About this, I found this relevant article:

The Stationary Distribution of Reflected Brownian Motion in a Planar Region - . M. Harrison, H. J. Landau, L. A. Shepp

It gives an explicit -and rather complicated- expression for the stationary probability distribution. The article is quite technical, but from what I understand the stationary distribution is not uniform.


I suspect there is a natural way to treat the general case, but I will only deal with $1$ boundary condition. Say you are in a the one dimensional box $[-L,L]$, (we will see in a moment that the same argument works in the $n$ dimensional box). Brownian motion has infinitesimal generator equal to $1/2$ times the Laplacian. This is equivalent to saying that if we begin our Brownian motion with probability distribution $\mu$, then for any bounded continuous function $f$, the function $$u_t(x)=E_{\mu}[f(B_t)]=\int f(x) P(B_t=x),$$ solves the equation $\partial_t u=\frac{1}{2} \Delta u.$ The subscript $\mu$ on the expectation means the Brownian motion $B_t$ at time zero has probability distribution $\mu$, it may be simplest to think of $\mu$ being a delta function.
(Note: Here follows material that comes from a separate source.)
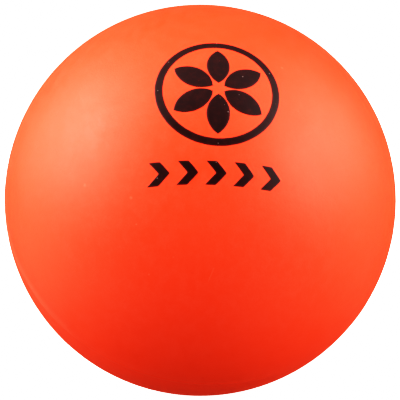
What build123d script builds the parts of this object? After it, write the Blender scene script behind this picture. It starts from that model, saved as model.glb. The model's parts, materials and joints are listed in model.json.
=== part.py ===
from build123d import *
from math import asin, cos, degrees, radians, sin
import os

# Solid rubber ball, 63 mm across, as used for lacrosse and for trigger-point massage.
#
# Frame: millimetres, origin at the ball's centre, +Z up, the printed side towards -Y.
# The ball is one vulcanised piece, pressed in a two-part mould. Where the halves met it
# carries a low raised line, the parting line, on a great circle. A mark is pad printed
# around one pole of that circle: a rosette in a ring, with a row of chevrons under it.
# Each printed area is a thin film of ink that lies face to face on the rubber.

# Rubber ball
ball_diameter = 63.0
parting_line_width = 0.8
parting_line_height = 0.06

# Direction of the mould's pole, which is the middle of the printed side
pole_azimuth = 11.5  # degrees from -Y towards +X
pole_elevation = 40.8  # degrees above the horizontal

# Printed mark, drawn on a flat plane that faces the pole, as the printing pad carries it
ink_thickness = 0.05
mark_turn = -8.0  # degrees about the pole, clockwise as seen from outside
mark_offset = -2.2  # sideways from the pole to the mark's centre line
corner_radius = 0.15

ring_centre_height = 0.55
ring_outer_radius = 8.8
ring_width = 1.1

petal_count = 6
petal_length = 6.2
petal_width = 3.3
petal_start = 0.9  # from the rosette's centre to a petal's inner tip

chevron_count = 5
chevron_pitch = 3.85
chevron_height = 3.1
chevron_depth = 1.45  # how far its point stands ahead of its two ends
chevron_band = 1.5  # along the row
chevron_row_height = -11.8

# Values that follow from the ones above
ball_radius = ball_diameter / 2
line_half_angle = degrees(asin(parting_line_width / 2 / ball_radius))

centre = (0, 0, 0)
azimuth = radians(pole_azimuth)
elevation = radians(pole_elevation)
pole = Vector(sin(azimuth) * cos(elevation), -cos(azimuth) * cos(elevation), sin(elevation))
level = Vector(cos(azimuth), sin(azimuth), 0)

mould_plane = Plane(origin=centre, x_dir=level, z_dir=pole)
section_plane = Plane(origin=centre, x_dir=mould_plane.x_dir, z_dir=-mould_plane.y_dir)
print_plane = mould_plane.rotated((0, 0, mark_turn))

os.makedirs("parts", exist_ok=True)


def finish(piece, node):
    """Label a finished piece with its node's name and write it."""
    piece.part.label = node
    export_step(piece.part, f"parts/{node}.step")


def ring_outline():
    """The ring around the rosette."""
    with Locations((mark_offset, ring_centre_height)):
        Circle(ring_outer_radius)
        Circle(ring_outer_radius - ring_width, mode=Mode.SUBTRACT)


def petal_outline(index):
    """One petal of the rosette: a pointed lens that lies along a radius."""
    bearing = 90 + index * 360 / petal_count
    with BuildSketch(mode=Mode.PRIVATE) as petal:
        with BuildLine():
            inner_tip = (petal_start, 0)
            outer_tip = (petal_start + petal_length, 0)
            middle = petal_start + petal_length / 2
            ThreePointArc(inner_tip, (middle, petal_width / 2), outer_tip)
            ThreePointArc(outer_tip, (middle, -petal_width / 2), inner_tip)
        make_face()
        fillet(petal.vertices(), radius=corner_radius)
    with Locations(Location((mark_offset, ring_centre_height, 0), (0, 0, bearing))):
        add(petal.sketch)


def chevron_outline(index):
    """One chevron of the row, which points along it."""
    place = mark_offset + (index - (chevron_count - 1) / 2) * chevron_pitch
    back = -(chevron_depth + chevron_band) / 2
    with BuildSketch(mode=Mode.PRIVATE) as chevron:
        with BuildLine():
            Polyline(
                (back, chevron_height / 2),
                (back + chevron_band, chevron_height / 2),
                (back + chevron_band + chevron_depth, 0),
                (back + chevron_band, -chevron_height / 2),
                (back, -chevron_height / 2),
                (back + chevron_depth, 0),
                close=True,
            )
        make_face()
        fillet(chevron.vertices(), radius=corner_radius)
    with Locations((place, chevron_row_height)):
        add(chevron.sketch)


def make_ink_patch(node, outline, *index):
    """Press a flat outline onto the ball along the pole, as a film of even thickness."""
    with BuildPart() as patch:
        with BuildSketch(print_plane):
            outline(*index)
        extrude(amount=ball_diameter)
        Sphere(ball_radius + ink_thickness, mode=Mode.INTERSECT)
        Sphere(ball_radius, mode=Mode.SUBTRACT)
    finish(patch, node)


# Rubber ball: the half section, with the parting line as a low crest, turned about the pole
with BuildPart() as rubber_ball:
    with BuildSketch(section_plane):
        with BuildLine():
            lower = CenterArc((0, 0), ball_radius, -90, 90 - line_half_angle)
            upper = CenterArc((0, 0), ball_radius, line_half_angle, 90 - line_half_angle)
            ThreePointArc(lower @ 1, (ball_radius + parting_line_height, 0), upper @ 0)
            Line(upper @ 1, lower @ 0)
        make_face()
    revolve(axis=Axis(centre, pole))
finish(rubber_ball, "rubber_ball")

# Printed mark
make_ink_patch("print_ring", ring_outline)
for number in range(petal_count):
    make_ink_patch(f"print_petal_{number + 1}", petal_outline, number)
for number in range(chevron_count):
    make_ink_patch(f"print_chevron_{number + 1}", chevron_outline, number)
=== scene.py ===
import json
from math import asin, cos, exp, hypot, pi, radians, sin, sinh, sqrt

import bmesh
import bpy
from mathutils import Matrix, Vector, noise


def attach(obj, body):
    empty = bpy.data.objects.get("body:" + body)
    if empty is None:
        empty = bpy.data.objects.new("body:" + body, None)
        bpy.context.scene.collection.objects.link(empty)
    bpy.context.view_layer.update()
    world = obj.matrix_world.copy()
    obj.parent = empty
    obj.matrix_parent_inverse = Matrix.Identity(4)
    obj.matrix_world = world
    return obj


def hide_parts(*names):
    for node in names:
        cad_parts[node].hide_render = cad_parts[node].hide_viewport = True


# A smooth solid rubber ball with a printed mark, in a plain studio.
# Lengths are millimetres unless they say otherwise, and MM turns them into Blender's metres.
# Azimuths are degrees from -Y towards +X, and elevations are degrees above the horizontal.

MM = 0.001

# The mould's pole, the middle of the printed side, as in the CAD model
POLE_AZIMUTH = 11.5
POLE_ELEVATION = 40.8
MARK_TURN = -8.0  # degrees about the pole

# Parting line, where the two halves of the mould met: a low crest of uneven height
LINE_WIDTH = 0.8
LINE_HEIGHT = 0.06
LINE_MEAN = 0.62  # its mean height, as a share of LINE_HEIGHT
LINE_SHAPE = 1.5  # a higher power makes a sharper crest
LINE_SWELL = (0.38, 2.3)  # how much its height changes, and how quickly along it
LINE_RIPPLE = (0.25, 40.0)

# Faint waves in the skin: height, and how quickly they follow each other
BROAD_WAVE = (0.008, 4.0)
SMALL_WAVE = (0.003, 19.0)
CALM = 8  # they fade in over this many half widths of the parting line

# Printed mark, drawn on a flat plane that faces the pole
MARK_OFFSET = -2.2
RING_CENTRE = 0.55
RING_RADIUS = 8.8
RING_WIDTH = 1.1
PETALS = 6
PETAL_LENGTH = 6.2
PETAL_WIDTH = 3.3
PETAL_START = 0.9
CHEVRONS = 5
CHEVRON_PITCH = 3.85
CHEVRON_HEIGHT = 3.1
CHEVRON_DEPTH = 1.45
CHEVRON_BAND = 1.5
CHEVRON_ROW = -11.8
CORNER = 0.15

# The ink film's shape
INK_THICKNESS = 0.035
INK_UNEVEN = (0.2, 0.9)  # how much its thickness changes, and how quickly
INK_SINK = 0.02  # how far its underside lies in the rubber, so that no gap shows
INK_EDGE = 0.09  # how wide its rounded edge is
INK_SOLID = 0.25  # how far from its edge it covers the rubber fully
INK_WOBBLE = 0.035  # how far its outline strays
SLOW_WOBBLE = (0.6, 1.1)  # a share of that, and how quickly it changes
QUICK_WOBBLE = (0.4, 4.0)
WOBBLE_LAYER = 3.7  # which layer of the noise the outline follows

# Meshes
LONGITUDES = 300
RINGS_A_SIDE = 140
CROWDING = 3.6  # how strongly the rings crowd towards the parting line
ACROSS_INK = 14
RING_ROWS = 420
PETAL_ROWS = 64
CHEVRON_ROWS = 72
SAME_POINT = 0.0005  # points nearer to each other than this become one

# Camera
CAMERA_ELEVATION = 12.5
CAMERA_DISTANCE = 6.0  # in ball radii
CLIP_START = 10
SENSOR = 36.0
BALL_SHARE = 0.9787  # the ball's outline over the picture's width
SHIFT = (-0.0006, 0.0006)


def towards(azimuth, elevation):
    """The direction at an azimuth and an elevation."""
    a, e = radians(azimuth), radians(elevation)
    return Vector((sin(a) * cos(e), -cos(a) * cos(e), sin(e)))


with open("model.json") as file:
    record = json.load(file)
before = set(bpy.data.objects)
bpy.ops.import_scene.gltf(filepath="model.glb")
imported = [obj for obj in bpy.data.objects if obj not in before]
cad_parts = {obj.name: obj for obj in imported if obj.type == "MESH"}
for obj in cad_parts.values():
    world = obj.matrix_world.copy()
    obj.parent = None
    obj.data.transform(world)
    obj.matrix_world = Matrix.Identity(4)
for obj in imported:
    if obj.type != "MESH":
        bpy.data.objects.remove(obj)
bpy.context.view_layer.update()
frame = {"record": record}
record = frame["record"]
rest_point = next(mount for mount in record["mounts"] if mount["name"] == "rest_point")
RADIUS = rest_point["dims"]["r_mm"]
FLOOR = rest_point["pos_m"][2] / MM

pole = towards(POLE_AZIMUTH, POLE_ELEVATION)
level = towards(POLE_AZIMUTH + 90, 0)
rise = pole.cross(level)
turn = radians(MARK_TURN)
mark_right = level * cos(turn) + rise * sin(turn)
mark_up = rise * cos(turn) - level * sin(turn)


# ---------------------------------------------------------------- meshes

def new_piece(name, points, faces, material, cover=None):
    """A smooth-shaded mesh object from points in millimetres. Points that coincide become one."""
    mesh = bpy.data.meshes.new(name)
    mesh.from_pydata([point * MM for point in points], [], faces)
    if cover:
        mesh.attributes.new("cover", "FLOAT", "POINT").data.foreach_set("value", cover)
    shape = bmesh.new()
    shape.from_mesh(mesh)
    bmesh.ops.remove_doubles(shape, verts=shape.verts, dist=SAME_POINT * MM)
    shape.to_mesh(mesh)
    shape.free()
    mesh.shade_smooth()
    mesh.materials.append(material)
    piece = bpy.data.objects.new(name, mesh)
    bpy.context.scene.collection.objects.link(piece)
    return piece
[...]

We can formally write a solution to the differential equation which $u$ satisfies as $$u_t(x)=e^{\frac{t}{2} \Delta} u_0(x),$$ where we are interpreting $e^{\frac{t}{2} \Delta}$ as the power series expansion $$e^{\frac{t}{2} \Delta}=\sum_{k=0}^{\infty} \frac{(t \Delta/2)^k}{k!}.$$ We expect this to work because formally differentiating $\partial_t e^{\frac{t}{2} \Delta}$ gives $\frac{1}{2} \Delta$. If you are rightfully suspicious of this formal differentiation you can check directly that $$\partial_t \sum_{k=0}^{\infty} \frac{(t \Delta(u)/2)^k}{k!}=\frac{1}{2}\Delta u.$$ Dealing with this exponential seems tricky on first sight so lets diagonalize the Laplacian keeping in mind that we can exponentiate a diagonal matrix by just exponentiating each entry. Lets consider the boundary conditions such that $\partial_x u(L)=\partial_x u(-L)=0$ i.e. force the derivative to be $0$ on the boundary. Then the Laplacian has eigenfunctions $$\psi_{2n}(x)=\cos\left(\frac{(2n)\pi}{2 L} x\right)$$ with eigenvalues $$\lambda_{2n}=-\left(\frac{(2n)\pi}{L}\right)^2,$$ and $$\psi_{2n+1}(x)=\sin\left(\frac{(2n+1) \pi}{2L}x\right)$$ with eigenvalues $$\lambda_{2n+1}=-\left( \frac{(2n+1) \pi}{L} \right)^2$$ for each $n \geq 0$. Note that every one of these eigenvalues is negative except for the eigenvalue of the constant function $\psi_0(x)$, which is $0$.

Fourier analysis tells us that we can write any reasonable function $u_0(x)$ on the interval $[-L,L]$ whose derivative at the boundary is $0$ as a sum $u_0(x)=\sum_{n \geq 0} a_n \psi_{n}(x)$. In particular this works for any bounded continuous function. Now we have $$u_t(x)=e^{\frac{t}{2} \Delta} \sum_{n \geq 0} a_n \psi_{n}(x)=\sum_{n=0}^{\infty} e^{\frac{t \lambda_n}{2}} a_n \psi_n(x).$$ Because all eigenvalues are negative except for $\lambda_0$, as $t \to \infty$, $u_t(x)$ approaches the constant function $a_0$. In fact all other terms have exponential decay in $t$, so $u_t(x)$ converges to a constant quite quickly.

Now intuitively we would like to set $f(x)=\delta(y-x)$ so that $$u_t(x)=E_{\mu}[\delta(y-x)]=P(B_t=y),$$ is approaching a constant quickly. This would allow us to conclude that the distribution of a brownian motion approaches the uniform distribution regardless of its initial distribution $\mu$. Unfortunately a delta function is not bounded and continuous, so we can't do this directly but we can approximate the delta function arbitrarily well by a bounded continuous function and thus get arbitrarily good approximations of $P(B_t=y)$ which converge to a constant independent of $y$.

In a higher dimensional box $\prod_{i=1}^n [-L_i, L_i]$ we can make a similar argument, where the eigenfunctions of the $n$ dimensional Laplacian can be written in terms of our $1$ dimensional eigenfunctions as $\prod_{i=1}^n \psi_n(x)$ and similarly the eigenvaules as $\sum_{i=1}^n \lambda_n$. The important observation is that the constant function still has eigenvalue $0$ and every other eigenvalue is still negative.

The argument for periodic boundary conditions will be almost identical because the eigenfunctions of the Laplacian can still be written in terms of sin and cosine which have negative eigenvalues unless they are constant. I have not thought much about eigenfunctions of the Laplacian with sticky boundary conditions.